Posted on the 30 June 2014 by Dailyfusion @dailyfusion
Study examines the environmental impacts of the flowback fluid from hydraulic fracturingStudy examines the environmental impacts of the flowback fluid from hydraulic fracturing. (Credit: Flickr @ pfly https://www.flickr.com/photos/pfly/ )

Accidental spills and deliberate land application of hydrofracking fluids, which return to the surface during hydraulic fracturing, could cause the release of tiny particles in soils that often strongly bind heavy metals and pollutants, according to Cornell University scientists.

Previous research has shown that 10 to 40% of the water and chemical solution mixture injected at high pressure into deep rock strata surges back to the surface during well development. Scientists at the College of Agriculture and Life Sciences studying the environmental impacts of this “flowback fluid” found that the same properties that make it so effective at extracting natural gas from shale can also displace tiny particles that are naturally bound to soil, causing associated pollutants, such as heavy metals, to leach out.

SEE ALSO: Technology Cleans Oil and Gas Wastewater With Carbon Dioxide

A magnified image shows partially wet sand grains (gray) with colloids (red)

A magnified image shows partially wet sand grains (gray) with colloids (red). (Credit: See citation at the end of this article)

They described the mechanisms of this release and transport in a paper published online June 6 in the American Chemical Society journal Environmental Science and Technology (see footnote).

The particles they studied are colloid—larger than the size of a molecule but smaller than what can be seen with the naked eye—which cling to sand and soil due to their electric charge.

In experiments by graduate student Wenjing Sang and members of the Soil and Water Group, glass columns were filled with sand and synthetic polystyrene colloids. The researchers then flushed the column with different fluids—deionized water as a control, and flowback fluid collected from a Marcellus Shale drilling site—at different rates of flow and measured the amount of colloids that were mobilized.

On a bright field microscope, the polystyrene colloids were visible as red spheres between light-gray sand grains, which made their movement easy to track. The researchers also collected and analyzed the water flowing out of the column to measure the colloid concentration leaching out.

They found that fewer than 5% of colloids were released when they flushed the columns with deionized water. That figure jumped to 32 to 36 percent when flushed with flowback hydrofracking fluid. Increasing the flow rate of the flowback fluid mobilized an additional 36 percent of colloids.

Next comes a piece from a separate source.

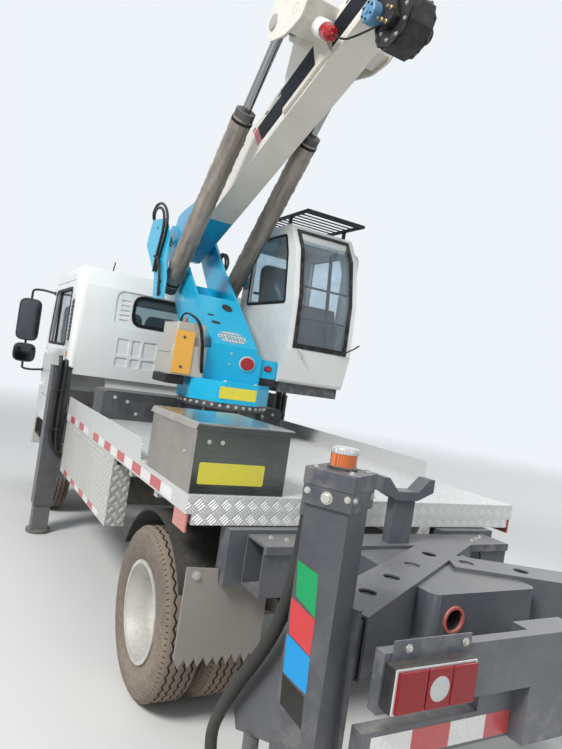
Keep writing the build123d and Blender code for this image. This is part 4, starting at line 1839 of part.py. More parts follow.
with BuildPart() as basket_gate:
    gate_low = BASKET_FLOOR_Z + FLOOR_PLATE + DOOR_GAP
    gate_y = (BASKET_HALF_WIDTH - TUBE, BASKET_HALF_WIDTH)
    for x in (GATE_X[0], GATE_X[1] - TUBE):
        block((x, x + TUBE), gate_y, (gate_low, BASKET_TOP))
    for z in (gate_low, BASKET_FLOOR_Z + BASKET_HEIGHT * 0.5, BASKET_TOP - TUBE):
        block(GATE_X, gate_y, (z, z + TUBE))
    for hinge_z in GATE_HINGES_Z:
        hinge_leaf(GATE_HINGE_X, GATE_HINGE_Y, GATE_HINGE_Y + KNUCKLE_OUT, hinge_z, False)
basket_gate.part.label = "basket_gate"
export_step(basket_gate.part, "parts/basket_gate.step")

# Lift cylinders beside the boom. u runs along each cylinder from its foot pin.
EYE_X = PIVOT_X - EYE_S * cos(TILT) + EYE_T * sin(TILT)
EYE_Z = PIVOT_Z + EYE_S * sin(TILT) + EYE_T * cos(TILT)
CYLINDER_SPAN = sqrt((CYLINDER_FOOT_X - EYE_X) ** 2 + (EYE_Z - CYLINDER_FOOT_Z) ** 2)
CYLINDER_AXIS = ((EYE_X - CYLINDER_FOOT_X) / CYLINDER_SPAN, 0, (EYE_Z - CYLINDER_FOOT_Z) / CYLINDER_SPAN)
LIFT_ROD_START = 780.0
BORE_START = 380.0
EYE_HALF = 30.0
EYE_RADIUS = 55.0


def along_cylinder(y, distance):
    """Point on a lift cylinder's centre line."""
    return (
        CYLINDER_FOOT_X + CYLINDER_AXIS[0] * distance,
        y,
        CYLINDER_FOOT_Z + CYLINDER_AXIS[2] * distance,
    )


for tag, side in SIDES:
    cylinder_y = side * CYLINDER_Y
    with BuildPart() as lift_barrel:
        barrel_tail = along_cylinder(cylinder_y, -BARREL_TAIL)
        bar(barrel_tail, along_cylinder(cylinder_y, BARREL_LENGTH), BARREL_RADIUS)
        bar(
            along_cylinder(cylinder_y, BORE_START),
            along_cylinder(cylinder_y, BARREL_LENGTH + 1),
            LIFT_ROD_RADIUS + RUNNING_GAP,
            Mode.SUBTRACT,
        )
        pin(
            CYLINDER_FOOT_X,
            CYLINDER_FOOT_Z,
            (cylinder_y - BARREL_RADIUS, cylinder_y + BARREL_RADIUS),
            FOOT_PIN_RADIUS + RUNNING_GAP,
            Mode.SUBTRACT,
        )
    lift_barrel.part.label = f"lift_barrel_{tag}"
    export_step(lift_barrel.part, f"parts/lift_barrel_{tag}.step")

    with BuildPart() as lift_rod:
        rod_start = along_cylinder(cylinder_y, LIFT_ROD_START)
        bar(rod_start, along_cylinder(cylinder_y, CYLINDER_SPAN), LIFT_ROD_RADIUS)
        pin(EYE_X, EYE_Z, (cylinder_y - EYE_HALF, cylinder_y + EYE_HALF), EYE_RADIUS)
        pin(EYE_X, EYE_Z, across(side, EYE_BOSS_Y + 3, CYLINDER_Y + EYE_HALF + 15), 30.0)
    lift_rod.part.label = f"lift_rod_{tag}"
    export_step(lift_rod.part, f"parts/lift_rod_{tag}.step")

# Hose bundle that hangs in a loop from the leg's head to the gland on its gusset.
for tag, side in SIDES:
    route = [hose_point(side, index) for index in range(len(HOSE_ROUTE))]
    runs = [(route[i + 1] - route[i]).length for i in range(len(route) - 1)]
    bends = []
    for i in range(1, len(route) - 1):
        turn = (route[i] - route[i - 1]).get_angle(route[i + 1] - route[i])
        bends.append(0.45 * min(runs[i - 1], runs[i]) / tan(radians(turn) / 2))
    print(f"leg_hose_{tag} runs", [round(run) for run in runs], "radii", [round(bend) for bend in bends])
    with BuildPart() as leg_hose:
        with BuildLine() as hose_line:
            FilletPolyline(*route, radius=bends)
        with BuildSketch(Plane(origin=hose_line.line @ 0, z_dir=hose_line.line % 0)):
            Circle(HOSE_RADIUS)
        sweep(path=hose_line.line)
    hose_length = sum(edge.length for edge in hose_line.edges())
    tube_volume = pi * HOSE_RADIUS**2 * hose_length
    print(f"length {hose_length:.0f} volume {leg_hose.part.volume:.0f} expected {tube_volume:.0f}")
    leg_hose.part.label = f"leg_hose_{tag}"
    export_step(leg_hose.part, f"parts/leg_hose_{tag}.step")
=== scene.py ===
# Cherry picker truck: the looks of a light truck with a telescopic work platform.
# Lengths are metres in the truck's own frame: X forward, Y to its left, Z up from the ground.
import bpy
import bmesh
from math import cos, exp, pi, radians, sin
from mathutils import Matrix, Vector


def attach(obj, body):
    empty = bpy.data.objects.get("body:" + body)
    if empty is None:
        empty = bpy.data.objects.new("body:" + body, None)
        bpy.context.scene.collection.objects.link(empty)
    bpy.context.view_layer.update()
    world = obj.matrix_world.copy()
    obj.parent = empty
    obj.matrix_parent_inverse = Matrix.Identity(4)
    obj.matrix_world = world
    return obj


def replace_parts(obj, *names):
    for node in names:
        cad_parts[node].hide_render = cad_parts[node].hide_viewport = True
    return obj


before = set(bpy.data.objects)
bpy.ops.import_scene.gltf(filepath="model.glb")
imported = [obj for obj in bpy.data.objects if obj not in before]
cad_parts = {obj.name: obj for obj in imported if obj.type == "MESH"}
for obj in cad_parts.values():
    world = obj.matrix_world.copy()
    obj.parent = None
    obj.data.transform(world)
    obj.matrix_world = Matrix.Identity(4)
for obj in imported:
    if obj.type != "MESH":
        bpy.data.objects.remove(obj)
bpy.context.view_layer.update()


# Camera: a phone held at head height behind the truck's left corner, turned a little
# clockwise, so uprights lean to the right.
def placed(name, data, place=(0.0, 0.0, 0.0)):
    """New object in the scene."""
    piece = bpy.data.objects.new(name, data)
    piece.location = place
    bpy.context.collection.objects.link(piece)
    return piece


lens_heading = Vector((0.8723, -0.4890, 0.0))
lens_right = Vector((-0.4890, -0.8723, 0.0))
lens_roll = radians(8.51)
frame_x = lens_right * cos(lens_roll) + Vector((0, 0, sin(lens_roll)))
frame_y = Vector((0, 0, cos(lens_roll))) - lens_right * sin(lens_roll)
phone = bpy.data.cameras.new("phone")
phone.sensor_fit = "VERTICAL"
phone.sensor_height = 36.0
phone.lens = 29.01
phone.clip_end = 500.0
phone_stand = placed("phone", phone)
turn = Matrix((frame_x, frame_y, -lens_heading)).transposed().to_4x4()
phone_stand.matrix_world = Matrix.Translation((-3.325, 1.90, 1.58)) @ turn
bpy.context.scene.camera = phone_stand

# Studio: a pale floor with a pale surround, one broad lamp on the side the sun shone from
# and weaker ones to open the shadows.
for name, place, target, size, power in (
    ("sun_side", (-4.5, 9.0, 10.5), (0.2, 0.2, 1.2), 4.0, 1750),
    ("far_side", (3.0, -10.0, 8.0), (0.0, 0.0, 1.5), 7.0, 340),
    ("tail_side", (-10.0, -2.0, 6.0), (0.0, 0.0, 1.5), 6.0, 210),
):
    lamp = bpy.data.lights.new(name, "AREA")
    lamp.shape = "DISK"
    lamp.size = size
    lamp.energy = power
    stand = placed(name, lamp, place)
    stand.rotation_euler = (Vector(target) - Vector(place)).to_track_quat("-Z", "Y").to_euler()


def feed(tree, value, socket):
    """Links another socket's value to a socket, or sets a plain value on it."""
    value = getattr(value, "socket", value)
    if isinstance(value, bpy.types.NodeSocket):
        tree.links.new(value, socket)
    else:
        socket.default_value = value


def node(tree, kind, values=None, **settings):
    """New node with its settings; values go on its sockets, by name or number."""
    made = tree.nodes.new(f"ShaderNode{kind}")
    for setting, value in settings.items():
        setattr(made, setting, value)
    for socket, value in (values or {}).items():
        feed(tree, value, made.inputs[socket])
    return made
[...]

They believe this is because the chemical composition of the flowback fluid reduced the strength of the forces that allow colloids to remain bound to the sand, causing the colloids to actually be repelled from the sand.

“This is a first step into discovering the effects of flowback fluid on colloid transport in soils,” said postdoctoral associate Cathelijne Stoof, a co-author on the paper.

The authors hope to conduct further experiments using naturally occurring colloids in more complex field soil systems, as well as different formulations of flowback hydrofracking fluid collected from other drilling sites.

Stoof said awareness of the phenomenon and an understanding of the mechanisms behind it can help identify risks and inform mitigation strategies.

“Sustainable development of any resource requires facts about its potential impacts, so legislators can make informed decisions about whether and where it can and cannot be allowed, and to develop guidelines in case it goes wrong,” Stoof said. “In the case of spills, you want to know what happens when the fluid moves through the soil.”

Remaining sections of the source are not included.